Le représentant rwandais s’est retrouvé très isolé jeudi devant le Conseil de sécurité. « Si je dois croire quelqu’un, lui a lancé l’ambassadeur du Guatemala, je fais confiance à la parole de l’ONU avant celle du Rwanda ».

L’ONU dénonce une nouvelle fois le soutien du Rwanda au M23

Le sous-secrétaire général au maintien de la paix affirme que des soldats rwandais opèrent dans l’est de la RDC. Il l’a dit au cours d’une réunion très tendue du Conseil de sécurité où siège le Rwanda.

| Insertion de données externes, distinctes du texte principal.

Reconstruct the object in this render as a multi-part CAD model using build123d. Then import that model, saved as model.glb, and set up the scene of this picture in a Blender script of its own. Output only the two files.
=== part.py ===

Edmont Mulet, chargé des missions de maintien de la paix y a fait un rapport extrêmement sévère. Il affirme que des soldats rwandais se sont infiltrés ces derniers jours en RDC. Il assure également que ce sont les soldats du M23 qui ont tiré des obus sur le Rwanda et non les forces congolaises.

La thèse de l’ONU est que le Rwanda cherche un prétexte pour intervenir en RDC. L’un des membres du Conseil a parlé d’une manipulation pour faire monter les tensions » et d’un « piège dans lequel il ne faut pas tomber  ». Le représentant rwandais a nié ces accusations avec véhémence.

Ces tensions entre le Rwanda et les autres membres du Conseil de sécurité viennent après la mort d’un casque bleu tanzanien tué dans une attaque du M23. Le Rwanda a bloqué à trois reprises une condamnation du Conseil. Le texte a finalement été amendé, adouci et adopté ce jeudi.

Le Rwanda bloque encore l’adoption de sanctions proposées par la France contre deux commandants du M23, jugeant que les preuves contre eux sont « faibles ».